While the first e-mail was sent in 1971, before I was even born, it wasn’t until my first grown-up job (circa 1996) that I used e-mail regularly. Most of the e-mails were internal, and I was definitely still required to actually call people and send faxes. By 1997, I was managing events for a non-profit organization, and e-mail quickly became how I would communicate en masse with my volunteers. It was also when I got my own personal e-mail a.k.a. irishtwin@aol.com. (What a nerd.)

So, I guess it was 1997 when America really started going downhill for me. Seven years later, Facebook was born, and America really went to pot.

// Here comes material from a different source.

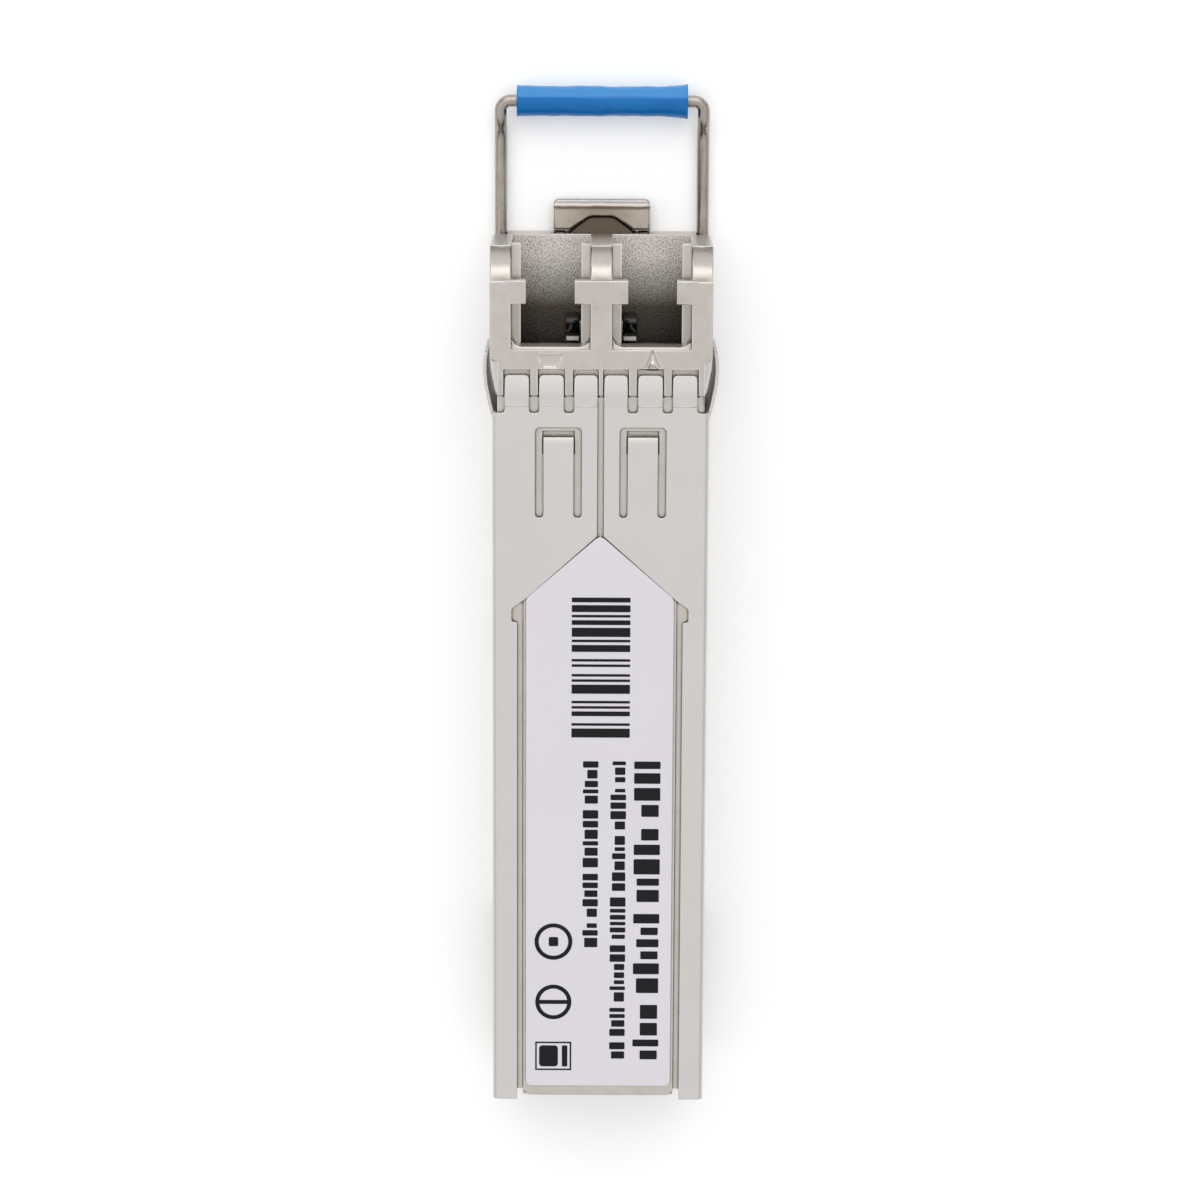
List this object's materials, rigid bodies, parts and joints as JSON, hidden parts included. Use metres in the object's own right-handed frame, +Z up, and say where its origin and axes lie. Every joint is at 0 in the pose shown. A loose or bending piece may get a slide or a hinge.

As a side note, I do consider myself fortunate that Google came about after I graduated college, forcing me to actually go to the library and write my own papers—a fact that shocks my USCB students every semester. Google is, however, a college instructor’s dream, as it makes identifying plagiarizers quite easy.

I don’t want to pretend that the world isn’t a scary place or that our leaders don’t have their work cut out for them. But I do think that the world is about people. And, there are really good people in this country. If our presidential candidates want to connect with their audiences, telling us our country—our home—sucks isn’t the way. America already is great, because people make it great.